HERE & ELSEWHERE

October 17, 2025 – November 30, 2025
All Street Gallery, 77 East Third Street, New York, NY, 10003

Image: Paria Ahmadi, Birthday Dance from Family / stories from childhood series, 2022

Image: Paria Ahmadi, Birthday Dance from Family / stories from childhood series, 2022

NEW YORK, NY 一 All Street Gallery is pleased to announce its upcoming exhibition, Here & Elsewhere, a group exhibition spotlighting women printmakers whose practices engage grief, reproduction, and rebirth. The show features works by Golnar Adili, Paria Ahmadi, Setare Arashloo, Ashley Page, and Kyung Eun You and is co-curated by All Street Collective members, Eden Chinn and Cora Hume-FaginHere & Elsewhere will be on view from October 17 to November 30, 2025, at All Street Gallery’s East Village location (77 East Third Street, New York, NY, 10003).

Rooted in the history of printmaking as a tool for dissemination and collective storytelling, Here & Elsewhere reconsiders the medium as a site of personal, cultural, and intergenerational reckoning. Printmaking has long been mobilized for mass communication yet it also carries an equally powerful capacity to hold intimate narratives. The artists in this exhibition leverage repetition, layering, and material translation to render loss, mourning and transformation visible.

Together, their practices imagine grief not only as rupture, but also as a generative process: an opening for remembrance, healing, and the continuation of life across family lines and diasporic histories. Moving through motifs of non-linear temporality, domestic memory, and the symbolic cycles of destruction and renewal, Here & Elsewhere presents printmaking as both a reproductive and transformative act.

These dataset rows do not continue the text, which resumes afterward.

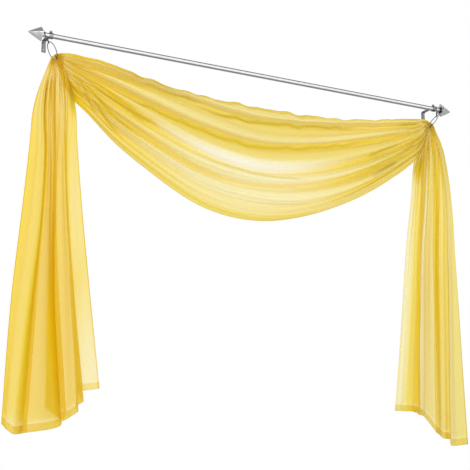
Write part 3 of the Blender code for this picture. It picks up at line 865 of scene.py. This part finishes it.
def rodProfile(settings):
    # Along, radius, cross-section power and flutes of each row, from end to end.
    radius, half, edge = settings["rodRadius"], settings["rodHalfLength"], settings["rodEdge"]
    inner = half - settings["rodRowsFrom"]
    rows = [(-half, 0.0), (-half, radius - edge), (-half + edge, radius)]
    rows += [(place, radius) for place in np.linspace(-inner, inner, settings["rodRows"])]
    rows += [(half - edge, radius), (half, radius - edge), (half, 0.0)]
    return [(along, size, 2.0, 0) for along, size in rows]


def finialProfile(settings):
    # The same of a finial, from the socket's floor over the base and the faces to the tip.
    full, tip, length = settings["finialHalfDiagonal"], settings["finialTip"], settings["finialLength"]
    socket, floor = settings["finialSocketRadius"], settings["finialSocketDepth"]
    circle, square = 2.0, settings["squareness"]
    baseRadius, basePower = settings["baseRing"]
    rimAlong, rimIn, faceIn = settings["rim"]
    pointBack, pointRadius, pointPower = settings["point"]
    rows = [
        (floor, 0.0, circle, 0), (floor, socket, circle, 0), (0.0, socket, circle, 0),
        (0.0, socket * baseRadius, basePower, 0), (0.0, full - 2 * tip, square, 0),
        (tip * rimAlong, full - tip * rimIn, square, 0),
    ]
    for share in np.linspace(0.0, 1.0, settings["faceRows"] + 1)[:-1]:
        radius = tip + (full - faceIn * tip) * (1 - share) ** settings["faceBulge"]
        rows.append((tip + (length - 2 * tip) * share, radius, square, 0))
    return rows + [(length - tip * pointBack, tip * pointRadius, pointPower, 0), (length, 0.0, circle, 0)]


def screwProfile(settings):
    # The same of a clamp screw, from its end by the rod over its seat on the sleeve to its top.
    foot = settings["rodRadius"] + settings["screwGap"]
    seat = settings["sleeveRadius"] + settings["screwGap"]
    head, top, edge = settings["screwRadius"], seat + settings["screwHeight"], settings["screwEdge"]
    shank = settings["screwShank"]
    rows = [(foot, 0.0, 0), (foot, shank, 0), (seat, shank, 0), (seat, head - edge, 0)]
    rows += [(seat + edge, head, 1), (top - edge, head, 1), (top, head - edge, 0)]
    rows += [(top - edge, head - 3 * edge, 0), (top - edge, 0.0, 0)]
    return [(along, size, 2.0, fluted) for along, size, fluted in rows]


def makeSteelParts(settings, ringSettings, rings):
    # The finer pieces, each under the name of the solid that it covers; the collars cover none.
    axis, sides = backWay * -wallToRod, settings["rodSides"]
    made = {"rod": turnedPiece("rodTube", rodProfile(settings), sides, axis, acrossWay, backWay)}
    for end, side in (("left", -1), ("right", 1)):
        out = acrossWay * side
        base, screw = axis + out * settings["finialBase"], axis + out * settings["bracketPlace"]
        made["finial_" + end] = turnedPiece(
            "arrowFinial" + end.title(), finialProfile(settings), settings["finialSides"], base, out, backWay
        )
        made["collar_" + end] = wireRing(
            "finialCollar" + end.title(), base, upWay, acrossWay,
            settings["collarRadius"], settings["collarWire"], settings
        )
        made["clamp_screw_" + end] = turnedPiece(
            "thumbScrew" + end.title(), screwProfile(settings), settings["screwSides"],
            screw, upWay, acrossWay, settings["screwFlutes"], settings["fluteDepth"]
        )
        for level in ("upper", "lower"):
            centre, hang, turnAxis = rings[end][level]
            made["ring_" + level + "_" + end] = wireRing(
                level + "Ring" + end.title(), centre, hang, turnAxis,
                ringSettings[level + "Radius"], ringSettings["wireRadius"], settings
            )
    print("steel parts", len(made))
    return made


# Cloth finish.

clothFinish = {
    "threadSpacing": 0.0011,
    "slub": 0.5,  # how much the threads' unevenness changes their cover
    "slubStretch": (900.0, 30.0),  # its pattern across and along a thread
    "slubDetail": 2.0,
    "slubTone": 0.8,  # how far a slub goes to the darker tone
    "slubDarker": 0.84,  # which is this share of the deep colour
    "colour": (0.89, 0.625, 0.055),
    "farColour": (0.77, 0.645, 0.165),  # past the left tail
    "farRange": (1.25, 2.10, 0.0, 1.0),  # metres from the left hem, share of it at each
    # partly painted light: paler for open threads and for lightened cloth
    "openAndLitColour": (0.91, 0.80, 0.155),
    # painted shade: the golden colour given to folds, creases and gather troughs
    "paintedRecessColour": (1.0, 0.74, 0.002),
    "shadeColour": (0.42, 0.28, 0.04),
    "throughColour": (0.90, 0.71, 0.060),
    "paintedRecessThroughColour": (0.93, 0.72, 0.002),  # painted: the light through the cloth in the deepest recesses
    "deepestPower": 3.0,
    "filmColour": (1.0, 0.97, 0.62),
    "stretchedFilmColour": (1.0, 1.0, 0.94),
    "throughShare": 0.40,
    "throughInRecess": 0.10,  # what the painted shade in the folds adds to it
    "facingCover": 0.79,  # how much of a thread layer seen square on is yarn
    "edgeCover": 0.97,  # and seen edge on
    "facingBlend": 0.5,
    "recessCover": 0.30,  # what the painted shade in the folds adds, in place of layered cloth
    "stretchCover": -0.72,  # what stretched threads take away, and where painted light lightens the cloth
    "weaveContrast": 0.10,
    "weaveMiddle": 0.7,  # the weave's cover that changes nothing
    "yarn": {
        "Roughness": 0.75, "Specular IOR Level": 0.25,
        "Sheen Weight": 0.13, "Sheen Roughness": 0.4, "Sheen Tint": (1.0, 0.95, 0.70, 1.0),
    },
    "bumpStrength": 0.25,
    "bumpHeight": 0.0003,
}


def makeWeaveGroup(settings):
    # Plain weave: the higher of two crossed thread waves, with uneven slubs along each thread.
    group, inside, outside = newGroup("voileWeave", ("Vector", "Thread Spacing", "Slub"), ("Cover", "Slubs"))
    split = group.nodes.new("ShaderNodeSeparateXYZ")
    group.links.new(inside["Vector"], split.inputs[0])
    waves = []
    for axis in ("X", "Y"):
        turns = mathNode(group, "DIVIDE", split.outputs[axis], inside["Thread Spacing"])
        wave = mathNode(group, "SINE", mathNode(group, "MULTIPLY", turns, 2 * math.pi))
        waves.append(mathNode(group, "MULTIPLY_ADD", wave, 0.5, 0.5))
    across, along = settings["slubStretch"]
    slubs = [
        noiseNode(group, inside["Vector"], stretch, settings["slubDetail"])
        for stretch in ((across, along, 1.0), (along, across, 1.0))
    ]
    slubs = mathNode(group, "SUBTRACT", mathNode(group, "ADD", *slubs), 1.0)
    uneven = mathNode(group, "MULTIPLY", slubs, inside["Slub"])
    cover = mathNode(group, "ADD", mathNode(group, "MAXIMUM", *waves), uneven)
    group.links.new(slubs, outside["Slubs"])
    group.links.new(cover, outside["Cover"])
    return group


def mixShaders(tree, share, first, second):
    # A Mix Shader node with a linked share of the second shader.
    made = tree.nodes.new("ShaderNodeMixShader")
    for socket, value in zip(made.inputs, (share, first, second)):
        tree.links.new(value, socket)
    return made.outputs["Shader"]


def makeClothFinish(settings, weaveGroup):
    # Partly translucent yarn, mixed with a tinted clear film where the threads leave the cloth open.
    finish, tree, shader = newFinish("sheerVoile")
    nodes, links = tree.nodes, tree.links
    flat = nodes.new("ShaderNodeUVMap")
    flat.uv_map = "cloth"
    weave = nodes.new("ShaderNodeGroup")
    weave.node_tree = weaveGroup
    weave.inputs["Thread Spacing"].default_value = settings["threadSpacing"]
    weave.inputs["Slub"].default_value = settings["slub"]
    links.new(flat.outputs["UV"], weave.inputs["Vector"])
    marks = {}
    for name in ("recessShade", "stretch", "shade"):
        mark = nodes.new("ShaderNodeAttribute")
        mark.attribute_name = name
        marks[name] = mark.outputs["Fac"]

    split = nodes.new("ShaderNodeSeparateXYZ")
    links.new(flat.outputs["UV"], split.inputs[0])
    far = rangeNode(tree, split.outputs["Y"], settings["farRange"])
    tone = mixNode(tree, "RGBA", far, settings["colour"], settings["farColour"])
    # Painted light and shade: paler where open or lit, golden in the folds, brown in shadow.
    for mark, colour in (("stretch", "openAndLitColour"), ("recessShade", "paintedRecessColour"), ("shade", "shadeColour")):
        tone = mixNode(tree, "RGBA", marks[mark], tone, settings[colour])
    slub = mathNode(tree, "MULTIPLY", weave.outputs["Slubs"], settings["slubTone"], clamp=True)
    darker = tuple(c * settings["slubDarker"] for c in settings["paintedRecessColour"])
    links.new(mixNode(tree, "RGBA", slub, tone, darker), shader.inputs["Base Color"])
    for name, value in settings["yarn"].items():
        shader.inputs[name].default_value = value
    addBump(tree, shader, weave.outputs["Cover"], settings["bumpStrength"], settings["bumpHeight"])

    through = nodes.new("ShaderNodeBsdfTranslucent")
    # Painted: in the deepest folds the light through the cloth takes a deeper colour, and there is more of it.
    deepest = mathNode(tree, "POWER", marks["recessShade"], settings["deepestPower"])
    lit = mixNode(tree, "RGBA", deepest, settings["throughColour"], settings["paintedRecessThroughColour"])
    links.new(lit, through.inputs["Color"])
    more, least = settings["throughInRecess"], settings["throughShare"]
    share = mathNode(tree, "MULTIPLY_ADD", marks["recessShade"], more, least)
    yarn = mixShaders(tree, share, shader.outputs["BSDF"], through.outputs["BSDF"])

    facing = nodes.new("ShaderNodeLayerWeight")
    facing.inputs["Blend"].default_value = settings["facingBlend"]
    covers = (0.0, 1.0, settings["facingCover"], settings["edgeCover"])
    opacity = rangeNode(tree, facing.outputs["Facing"], covers, "LINEAR")
    uneven = mathNode(tree, "SUBTRACT", weave.outputs["Cover"], settings["weaveMiddle"])
    # Painted shade makes the folds more opaque; open threads and painted light make the cloth less so.
    weights = ((uneven, "weaveContrast"), (marks["recessShade"], "recessCover"), (marks["stretch"], "stretchCover"))
    for value, weight in weights:
        change = mathNode(tree, "MULTIPLY", value, settings[weight])
        opacity = mathNode(tree, "ADD", change, opacity, clamp=True)
    film = nodes.new("ShaderNodeBsdfTransparent")
    tint = mixNode(tree, "RGBA", marks["stretch"], settings["filmColour"], settings["stretchedFilmColour"])
    links.new(tint, film.inputs["Color"])
    sheer = mixShaders(tree, opacity, film.outputs["BSDF"], yarn)
    links.new(sheer, nodes["Material Output"].inputs["Surface"])
    return finish


# Steel finishes.

steelFinish = {
    "dullTone": 0.35,  # a dull patch's colour over the clean one's
    "dullRoughness": 0.3,  # what it adds to the roughness
    # name in the group, stretch along each axis, detail
    "grain": (
        ("Streaks", (12.0, 900.0, 900.0), 3.0),
        ("Patches", (60.0, 90.0, 90.0), 4.0),
        ("Waves", (45.0, 45.0, 45.0), 0.0),
    ),
    # colour, roughness, how much the streaks change it, dull patches, how wavy the face is
    "kinds": {
        "polished": ((0.45, 0.45, 0.455), 0.15, 0.08, 0.20, 0.0009),
        "cast": ((0.80, 0.80, 0.79), 0.26, 0.10, 0.22, 0.0014),
        "wire": ((0.13, 0.13, 0.14), 0.30, 0.10, 0.30, 0.0),
        "plated": ((0.26, 0.26, 0.27), 0.30, 0.14, 0.35, 0.0004),
    },
    "ofPieces": {"ring": "wire", "collar": "wire", "finial": "cast"},  # the others go by their slot
}


def makeGrainGroup(settings):
    # Fine streaks along the rod, dull patches and slow waves, each from its own noise.
    names = [name for name, _, _ in settings["grain"]]
    group, inside, outside = newGroup("steelGrain", ("Vector",), names)
    for name, stretch, detail in settings["grain"]:
        group.links.new(noiseNode(group, inside["Vector"], stretch, detail), outside[name])
    return group


def makeSteelFinish(name, settings, grainGroup):
    # The colour darkens and the roughness grows where a patch is dull; streaks vary the roughness.
    finish, tree, shader = newFinish(name + "Steel")
    colour, roughness, streaks, dullness, waves = settings["kinds"][name]
    shader.inputs["Metallic"].default_value = 1.0
    where = tree.nodes.new("ShaderNodeTexCoord")
    grain = tree.nodes.new("ShaderNodeGroup")
    grain.node_tree = grainGroup
    tree.links.new(where.outputs["Object"], grain.inputs["Vector"])
    dull = mathNode(tree, "MULTIPLY", grain.outputs["Patches"], dullness, clamp=True)
    darker = tuple(c * settings["dullTone"] for c in colour)
    tree.links.new(mixNode(tree, "RGBA", dull, colour, darker), shader.inputs["Base Color"])
    rough = mathNode(tree, "MULTIPLY_ADD", grain.outputs["Streaks"], streaks, roughness - streaks / 2)
    rough = mathNode(tree, "MULTIPLY_ADD", dull, settings["dullRoughness"], rough)
    tree.links.new(rough, shader.inputs["Roughness"])
    if waves:
        addBump(tree, shader, grain.outputs["Waves"], 1.0, waves)
    return finish


# The pieces, each with its finish.

scarf = makeScarf(scarfSettings, rings)
scarf.data.materials.append(makeClothFinish(clothFinish, makeWeaveGroup(clothFinish)))
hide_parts("scarf")
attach(scarf, "root")

grainGroup = makeGrainGroup(steelFinish)
steels = {name: makeSteelFinish(name, steelFinish, grainGroup) for name in steelFinish["kinds"]}
slots = {row["node"]: row["material_slot"] for row in frame["record"]["subparts"]}
for node, piece in makeSteelParts(steelSettings, ringSettings, rings).items():
    slot = slots.get(node, "polished_steel")
    kind = steelFinish["ofPieces"].get(node.split("_")[0], slot.split("_")[0])
    piece.data.materials.append(steels[kind])
    if node in slots:
        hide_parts(node)
    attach(piece, "root")
for node in ("bracket_left", "bracket_right"):
    for place in frame["nodes"][node].material_slots:
        place.material = steels["plated"]
print("finishes set")
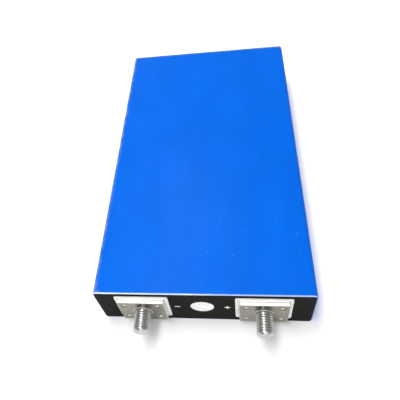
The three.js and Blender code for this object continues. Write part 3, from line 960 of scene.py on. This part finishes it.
class CELL_OT_studs(bpy.types.Operator):
    """Build the threaded studs"""

    bl_idname = "cell.studs"
    bl_label = "Studs"
    bl_options = {"REGISTER", "UNDO"}

    def execute(self, context):
        build_studs(context.scene.cell_sizes, context.scene.cell_colours)
        return {"FINISHED"}


class CELL_OT_inner_pieces(bpy.types.Operator):
    """Finish the pieces inside the can"""

    bl_idname = "cell.inner_pieces"
    bl_label = "Inner pieces"
    bl_options = {"REGISTER", "UNDO"}

    def execute(self, context):
        dress_inner_pieces()
        return {"FINISHED"}


class CELL_OT_stage(bpy.types.Operator):
    """Set up the floor, the lights and the camera"""

    bl_idname = "cell.stage"
    bl_label = "Stage"
    bl_options = {"REGISTER", "UNDO"}

    def execute(self, context):
        build_floor(context.scene.cell_colours.floor)
        build_lights()
        build_camera()
        return {"FINISHED"}


OPERATORS = (CELL_OT_wrap, CELL_OT_case, CELL_OT_lid_sheet, CELL_OT_vent, CELL_OT_trays,
             CELL_OT_stud_plates, CELL_OT_studs, CELL_OT_inner_pieces, CELL_OT_stage)


class CELL_PT_panel(bpy.types.Panel):
    """Lists the cell's building steps, sizes and colours"""

    bl_idname = "CELL_PT_panel"
    bl_label = "Battery cell"
    bl_space_type = "VIEW_3D"
    bl_region_type = "UI"
    bl_category = "Cell"

    def draw(self, context):
        for group in (context.scene.cell_sizes, context.scene.cell_colours):
            box = self.layout.box()
            for name in group.__annotations__:
                box.prop(group, name)
        for operator in OPERATORS:
            self.layout.operator(operator.bl_idname)


CLASSES = (CellSizes, CellColours, *OPERATORS, CELL_PT_panel)


def register():
    for cls in CLASSES:
        bpy.utils.register_class(cls)
    bpy.types.Scene.cell_sizes = PointerProperty(type=CellSizes)
    bpy.types.Scene.cell_colours = PointerProperty(type=CellColours)


def unregister():
    del bpy.types.Scene.cell_colours
    del bpy.types.Scene.cell_sizes
    for cls in reversed(CLASSES):
        bpy.utils.unregister_class(cls)


def main():
    register()
    bpy.ops.cell.wrap()
    bpy.ops.cell.case()
    bpy.ops.cell.lid_sheet()
    bpy.ops.cell.vent()
    bpy.ops.cell.trays()
    bpy.ops.cell.stud_plates()
    bpy.ops.cell.studs()
    bpy.ops.cell.inner_pieces()
    bpy.ops.cell.stage()


if __name__ == "__main__":
    main()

By foregrounding women artists, those often positioned as reproducers of both familial and cultural lineage, this exhibition expands printmaking into a language of survival and regeneration. Across varied approaches, from book arts and embroidery to silkscreen, lithography, photography, and installation, each work is marked by meticulous craft and profound emotional charge. Inherent to each of their practices and printmaking as a medium is an aggregation of time spent with each image, a necessarily slow pace, and a traditionally feminine approach to craft through care and attention to detail.

This slowness has been cited as a rebellious act in itself: a mode of resistance that challenges systems’ and structures’ accelerated pace, often to the detriment of those already marginalized. The exhibition centers this creative slowness as a personal and political act, in connection to Jean-Luc Godard’s 1976 film of the same name, Ici et Ailleurs (Here and Elsewhere). The film expresses the challenge of meaning-making when commercial and political images inundate their global audience, particularly through the lens of the Palestinian liberation movement and the responsibility of the artist to create socially conscious work. Alternatively, in Here & Elsewhere, the artists initiate a creative reckoning of radical slowness, focusing on the precious nature of personal archives to offer ruminations on grief, identity, and bridging the present with the past. Both the film and the exhibition grapple with concepts of multiplicity and dissonance through the complexities of merging two distinct places and moments in time: here and elsewhere.